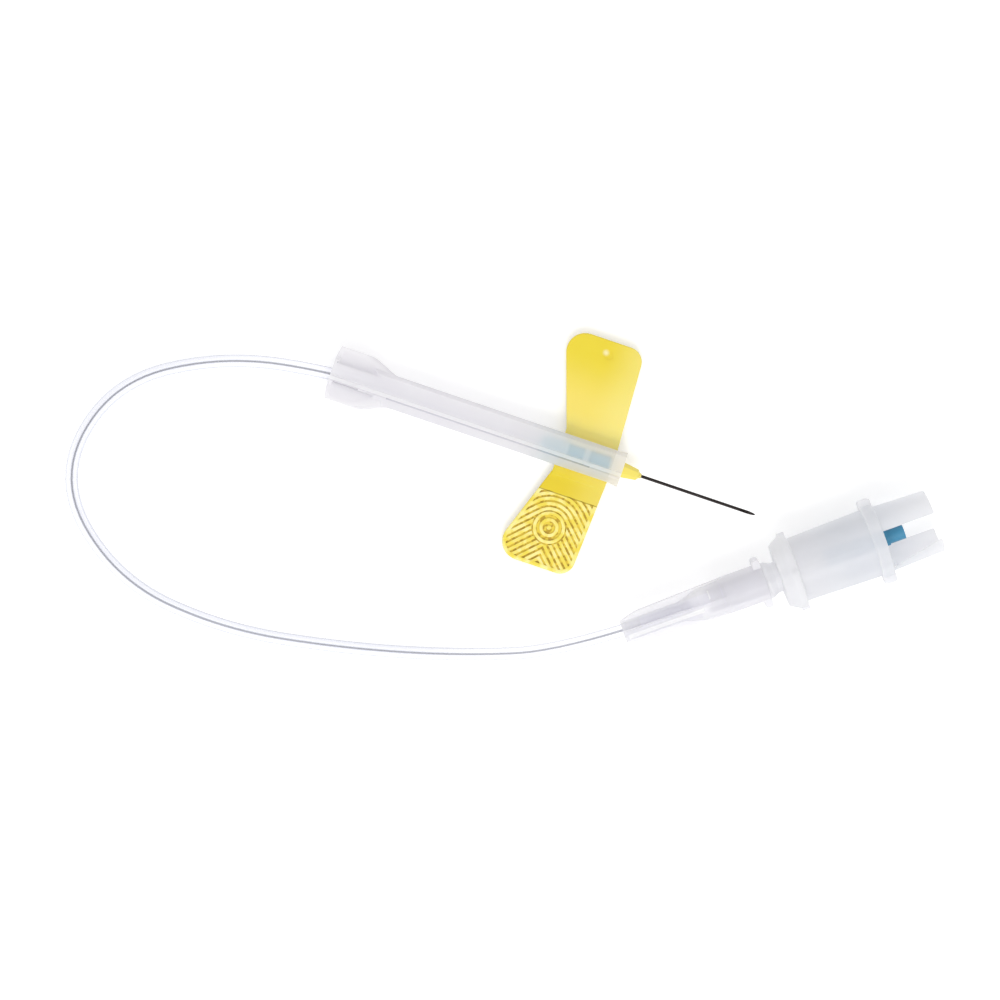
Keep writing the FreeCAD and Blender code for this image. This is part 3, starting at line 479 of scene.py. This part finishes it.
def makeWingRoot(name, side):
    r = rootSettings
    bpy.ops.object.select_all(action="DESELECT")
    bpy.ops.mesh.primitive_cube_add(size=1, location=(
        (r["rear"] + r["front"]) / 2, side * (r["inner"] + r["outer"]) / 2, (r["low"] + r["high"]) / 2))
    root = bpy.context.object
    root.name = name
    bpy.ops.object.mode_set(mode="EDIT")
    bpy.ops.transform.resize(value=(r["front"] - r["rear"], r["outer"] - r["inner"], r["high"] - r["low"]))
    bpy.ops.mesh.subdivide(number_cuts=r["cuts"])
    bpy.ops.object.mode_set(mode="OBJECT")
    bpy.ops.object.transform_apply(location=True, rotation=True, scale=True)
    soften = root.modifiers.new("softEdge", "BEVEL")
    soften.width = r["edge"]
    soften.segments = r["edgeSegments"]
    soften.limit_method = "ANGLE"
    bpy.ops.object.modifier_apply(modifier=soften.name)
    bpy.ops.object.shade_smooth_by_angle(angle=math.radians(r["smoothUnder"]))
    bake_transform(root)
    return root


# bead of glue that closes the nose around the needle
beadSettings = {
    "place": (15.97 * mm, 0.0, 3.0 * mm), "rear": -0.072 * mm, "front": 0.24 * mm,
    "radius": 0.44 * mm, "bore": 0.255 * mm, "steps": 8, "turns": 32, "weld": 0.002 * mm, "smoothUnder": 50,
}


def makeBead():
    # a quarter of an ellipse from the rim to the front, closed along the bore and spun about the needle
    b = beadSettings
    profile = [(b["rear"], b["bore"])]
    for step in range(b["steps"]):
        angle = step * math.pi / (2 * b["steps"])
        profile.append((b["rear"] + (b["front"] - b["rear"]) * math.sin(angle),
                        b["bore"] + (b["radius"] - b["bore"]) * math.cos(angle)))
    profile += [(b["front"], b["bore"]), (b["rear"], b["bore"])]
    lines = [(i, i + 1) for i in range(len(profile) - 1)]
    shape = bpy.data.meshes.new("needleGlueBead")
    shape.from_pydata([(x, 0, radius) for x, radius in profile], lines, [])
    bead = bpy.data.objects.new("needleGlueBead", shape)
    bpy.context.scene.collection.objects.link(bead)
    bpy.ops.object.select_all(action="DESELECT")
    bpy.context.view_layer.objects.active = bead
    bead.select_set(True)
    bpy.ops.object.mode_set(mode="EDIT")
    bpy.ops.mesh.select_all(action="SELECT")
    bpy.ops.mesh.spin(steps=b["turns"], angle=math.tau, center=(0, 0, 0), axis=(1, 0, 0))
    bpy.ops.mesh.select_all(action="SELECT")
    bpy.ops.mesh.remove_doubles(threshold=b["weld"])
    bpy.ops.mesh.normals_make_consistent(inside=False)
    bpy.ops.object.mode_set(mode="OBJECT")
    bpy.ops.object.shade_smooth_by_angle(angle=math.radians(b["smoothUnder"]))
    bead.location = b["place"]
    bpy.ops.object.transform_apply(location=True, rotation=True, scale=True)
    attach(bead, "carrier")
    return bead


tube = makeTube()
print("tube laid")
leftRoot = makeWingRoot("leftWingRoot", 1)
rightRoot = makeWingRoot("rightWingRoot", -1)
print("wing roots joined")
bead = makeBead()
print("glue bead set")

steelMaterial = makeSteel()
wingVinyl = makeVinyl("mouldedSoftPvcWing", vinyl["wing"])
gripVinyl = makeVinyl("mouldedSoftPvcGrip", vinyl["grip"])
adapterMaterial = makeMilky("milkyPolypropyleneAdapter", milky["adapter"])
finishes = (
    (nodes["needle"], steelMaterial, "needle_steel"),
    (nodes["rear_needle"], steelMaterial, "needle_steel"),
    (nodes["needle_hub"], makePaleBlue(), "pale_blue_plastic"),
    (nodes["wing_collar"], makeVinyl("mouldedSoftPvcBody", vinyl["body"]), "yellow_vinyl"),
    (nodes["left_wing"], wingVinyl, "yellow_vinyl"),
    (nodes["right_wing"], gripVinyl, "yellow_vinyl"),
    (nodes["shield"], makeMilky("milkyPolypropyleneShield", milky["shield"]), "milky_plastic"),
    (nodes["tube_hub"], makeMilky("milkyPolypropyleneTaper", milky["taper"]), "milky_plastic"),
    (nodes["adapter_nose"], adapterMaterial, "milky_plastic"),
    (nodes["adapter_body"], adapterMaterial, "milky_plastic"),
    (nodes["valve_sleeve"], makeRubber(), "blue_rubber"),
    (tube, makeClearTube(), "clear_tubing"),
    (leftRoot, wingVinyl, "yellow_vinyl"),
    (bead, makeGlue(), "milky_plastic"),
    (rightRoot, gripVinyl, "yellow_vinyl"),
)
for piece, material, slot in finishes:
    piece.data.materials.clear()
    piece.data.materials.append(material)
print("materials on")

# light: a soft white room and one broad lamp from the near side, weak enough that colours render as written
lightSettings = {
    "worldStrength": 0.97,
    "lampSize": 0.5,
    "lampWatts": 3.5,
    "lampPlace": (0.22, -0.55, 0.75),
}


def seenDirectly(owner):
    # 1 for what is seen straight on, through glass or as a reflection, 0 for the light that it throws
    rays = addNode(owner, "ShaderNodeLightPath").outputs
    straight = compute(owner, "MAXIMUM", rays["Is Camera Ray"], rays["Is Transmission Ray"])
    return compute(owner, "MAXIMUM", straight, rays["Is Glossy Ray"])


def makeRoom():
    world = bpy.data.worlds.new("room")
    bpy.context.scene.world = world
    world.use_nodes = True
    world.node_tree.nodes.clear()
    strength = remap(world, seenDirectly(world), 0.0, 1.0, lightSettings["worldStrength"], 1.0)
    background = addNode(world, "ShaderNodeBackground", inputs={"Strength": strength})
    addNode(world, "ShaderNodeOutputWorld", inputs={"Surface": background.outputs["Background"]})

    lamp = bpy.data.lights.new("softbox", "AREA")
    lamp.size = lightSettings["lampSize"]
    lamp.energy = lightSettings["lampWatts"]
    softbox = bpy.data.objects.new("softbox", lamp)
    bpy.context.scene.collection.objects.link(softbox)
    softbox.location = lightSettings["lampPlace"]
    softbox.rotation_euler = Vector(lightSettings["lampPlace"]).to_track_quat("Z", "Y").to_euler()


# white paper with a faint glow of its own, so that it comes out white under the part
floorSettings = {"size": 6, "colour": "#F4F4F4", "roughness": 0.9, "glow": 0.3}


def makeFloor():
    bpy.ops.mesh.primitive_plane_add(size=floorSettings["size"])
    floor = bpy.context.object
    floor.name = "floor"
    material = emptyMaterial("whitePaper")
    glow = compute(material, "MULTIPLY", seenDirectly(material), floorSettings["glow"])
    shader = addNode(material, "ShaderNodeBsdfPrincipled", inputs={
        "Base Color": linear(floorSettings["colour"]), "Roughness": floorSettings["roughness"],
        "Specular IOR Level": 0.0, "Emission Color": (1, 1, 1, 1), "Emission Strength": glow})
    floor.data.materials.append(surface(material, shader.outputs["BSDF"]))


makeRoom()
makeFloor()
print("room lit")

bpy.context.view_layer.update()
---
:: WORK TO BE COMPLETED ::
Repeat the material in full, exactly as it stands.

:: SOLVED PROBLEM ::
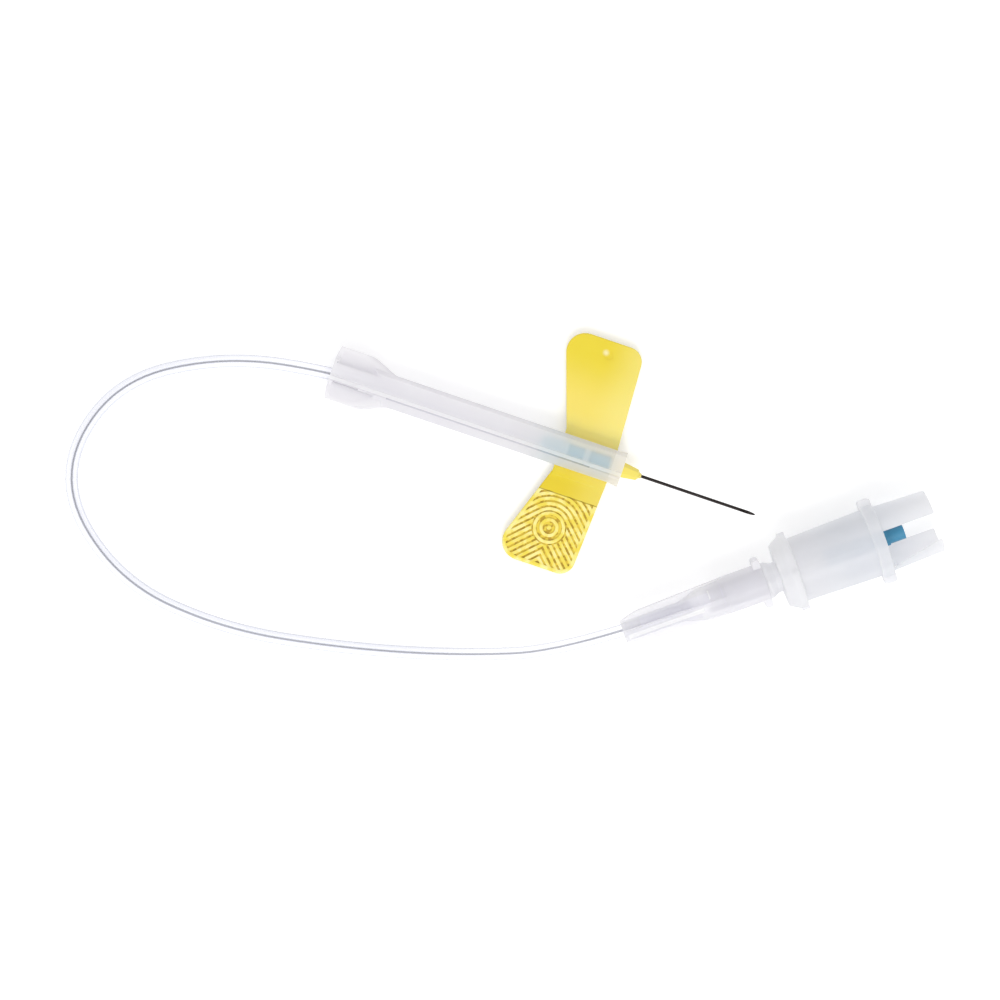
Keep writing the FreeCAD and Blender code for this image. This is part 3, starting at line 479 of scene.py. This part finishes it.
def makeWingRoot(name, side):
    r = rootSettings
    bpy.ops.object.select_all(action="DESELECT")
    bpy.ops.mesh.primitive_cube_add(size=1, location=(
        (r["rear"] + r["front"]) / 2, side * (r["inner"] + r["outer"]) / 2, (r["low"] + r["high"]) / 2))
    root = bpy.context.object
    root.name = name
    bpy.ops.object.mode_set(mode="EDIT")
    bpy.ops.transform.resize(value=(r["front"] - r["rear"], r["outer"] - r["inner"], r["high"] - r["low"]))
    bpy.ops.mesh.subdivide(number_cuts=r["cuts"])
    bpy.ops.object.mode_set(mode="OBJECT")
    bpy.ops.object.transform_apply(location=True, rotation=True, scale=True)
    soften = root.modifiers.new("softEdge", "BEVEL")
    soften.width = r["edge"]
    soften.segments = r["edgeSegments"]
    soften.limit_method = "ANGLE"
    bpy.ops.object.modifier_apply(modifier=soften.name)
    bpy.ops.object.shade_smooth_by_angle(angle=math.radians(r["smoothUnder"]))
    bake_transform(root)
    return root


# bead of glue that closes the nose around the needle
beadSettings = {
    "place": (15.97 * mm, 0.0, 3.0 * mm), "rear": -0.072 * mm, "front": 0.24 * mm,
    "radius": 0.44 * mm, "bore": 0.255 * mm, "steps": 8, "turns": 32, "weld": 0.002 * mm, "smoothUnder": 50,
}


def makeBead():
    # a quarter of an ellipse from the rim to the front, closed along the bore and spun about the needle
    b = beadSettings
    profile = [(b["rear"], b["bore"])]
    for step in range(b["steps"]):
        angle = step * math.pi / (2 * b["steps"])
        profile.append((b["rear"] + (b["front"] - b["rear"]) * math.sin(angle),
                        b["bore"] + (b["radius"] - b["bore"]) * math.cos(angle)))
    profile += [(b["front"], b["bore"]), (b["rear"], b["bore"])]
    lines = [(i, i + 1) for i in range(len(profile) - 1)]
    shape = bpy.data.meshes.new("needleGlueBead")
    shape.from_pydata([(x, 0, radius) for x, radius in profile], lines, [])
    bead = bpy.data.objects.new("needleGlueBead", shape)
    bpy.context.scene.collection.objects.link(bead)
    bpy.ops.object.select_all(action="DESELECT")
    bpy.context.view_layer.objects.active = bead
    bead.select_set(True)
    bpy.ops.object.mode_set(mode="EDIT")
    bpy.ops.mesh.select_all(action="SELECT")
    bpy.ops.mesh.spin(steps=b["turns"], angle=math.tau, center=(0, 0, 0), axis=(1, 0, 0))
    bpy.ops.mesh.select_all(action="SELECT")
    bpy.ops.mesh.remove_doubles(threshold=b["weld"])
    bpy.ops.mesh.normals_make_consistent(inside=False)
    bpy.ops.object.mode_set(mode="OBJECT")
    bpy.ops.object.shade_smooth_by_angle(angle=math.radians(b["smoothUnder"]))
    bead.location = b["place"]
    bpy.ops.object.transform_apply(location=True, rotation=True, scale=True)
    attach(bead, "carrier")
    return bead


tube = makeTube()
print("tube laid")
leftRoot = makeWingRoot("leftWingRoot", 1)
rightRoot = makeWingRoot("rightWingRoot", -1)
print("wing roots joined")
bead = makeBead()
print("glue bead set")

steelMaterial = makeSteel()
wingVinyl = makeVinyl("mouldedSoftPvcWing", vinyl["wing"])
gripVinyl = makeVinyl("mouldedSoftPvcGrip", vinyl["grip"])
adapterMaterial = makeMilky("milkyPolypropyleneAdapter", milky["adapter"])
finishes = (
    (nodes["needle"], steelMaterial, "needle_steel"),
    (nodes["rear_needle"], steelMaterial, "needle_steel"),
    (nodes["needle_hub"], makePaleBlue(), "pale_blue_plastic"),
    (nodes["wing_collar"], makeVinyl("mouldedSoftPvcBody", vinyl["body"]), "yellow_vinyl"),
    (nodes["left_wing"], wingVinyl, "yellow_vinyl"),
    (nodes["right_wing"], gripVinyl, "yellow_vinyl"),
    (nodes["shield"], makeMilky("milkyPolypropyleneShield", milky["shield"]), "milky_plastic"),
    (nodes["tube_hub"], makeMilky("milkyPolypropyleneTaper", milky["taper"]), "milky_plastic"),
    (nodes["adapter_nose"], adapterMaterial, "milky_plastic"),
    (nodes["adapter_body"], adapterMaterial, "milky_plastic"),
    (nodes["valve_sleeve"], makeRubber(), "blue_rubber"),
    (tube, makeClearTube(), "clear_tubing"),
    (leftRoot, wingVinyl, "yellow_vinyl"),
    (bead, makeGlue(), "milky_plastic"),
    (rightRoot, gripVinyl, "yellow_vinyl"),
)
for piece, material, slot in finishes:
    piece.data.materials.clear()
    piece.data.materials.append(material)
print("materials on")

# light: a soft white room and one broad lamp from the near side, weak enough that colours render as written
lightSettings = {
    "worldStrength": 0.97,
    "lampSize": 0.5,
    "lampWatts": 3.5,
    "lampPlace": (0.22, -0.55, 0.75),
}


def seenDirectly(owner):
    # 1 for what is seen straight on, through glass or as a reflection, 0 for the light that it throws
    rays = addNode(owner, "ShaderNodeLightPath").outputs
    straight = compute(owner, "MAXIMUM", rays["Is Camera Ray"], rays["Is Transmission Ray"])
    return compute(owner, "MAXIMUM", straight, rays["Is Glossy Ray"])


def makeRoom():
    world = bpy.data.worlds.new("room")
    bpy.context.scene.world = world
    world.use_nodes = True
    world.node_tree.nodes.clear()
    strength = remap(world, seenDirectly(world), 0.0, 1.0, lightSettings["worldStrength"], 1.0)
    background = addNode(world, "ShaderNodeBackground", inputs={"Strength": strength})
    addNode(world, "ShaderNodeOutputWorld", inputs={"Surface": background.outputs["Background"]})

    lamp = bpy.data.lights.new("softbox", "AREA")
    lamp.size = lightSettings["lampSize"]
    lamp.energy = lightSettings["lampWatts"]
    softbox = bpy.data.objects.new("softbox", lamp)
    bpy.context.scene.collection.objects.link(softbox)
    softbox.location = lightSettings["lampPlace"]
    softbox.rotation_euler = Vector(lightSettings["lampPlace"]).to_track_quat("Z", "Y").to_euler()


# white paper with a faint glow of its own, so that it comes out white under the part
floorSettings = {"size": 6, "colour": "#F4F4F4", "roughness": 0.9, "glow": 0.3}


def makeFloor():
    bpy.ops.mesh.primitive_plane_add(size=floorSettings["size"])
    floor = bpy.context.object
    floor.name = "floor"
    material = emptyMaterial("whitePaper")
    glow = compute(material, "MULTIPLY", seenDirectly(material), floorSettings["glow"])
    shader = addNode(material, "ShaderNodeBsdfPrincipled", inputs={
        "Base Color": linear(floorSettings["colour"]), "Roughness": floorSettings["roughness"],
        "Specular IOR Level": 0.0, "Emission Color": (1, 1, 1, 1), "Emission Strength": glow})
    floor.data.materials.append(surface(material, shader.outputs["BSDF"]))


makeRoom()
makeFloor()
print("room lit")

bpy.context.view_layer.update()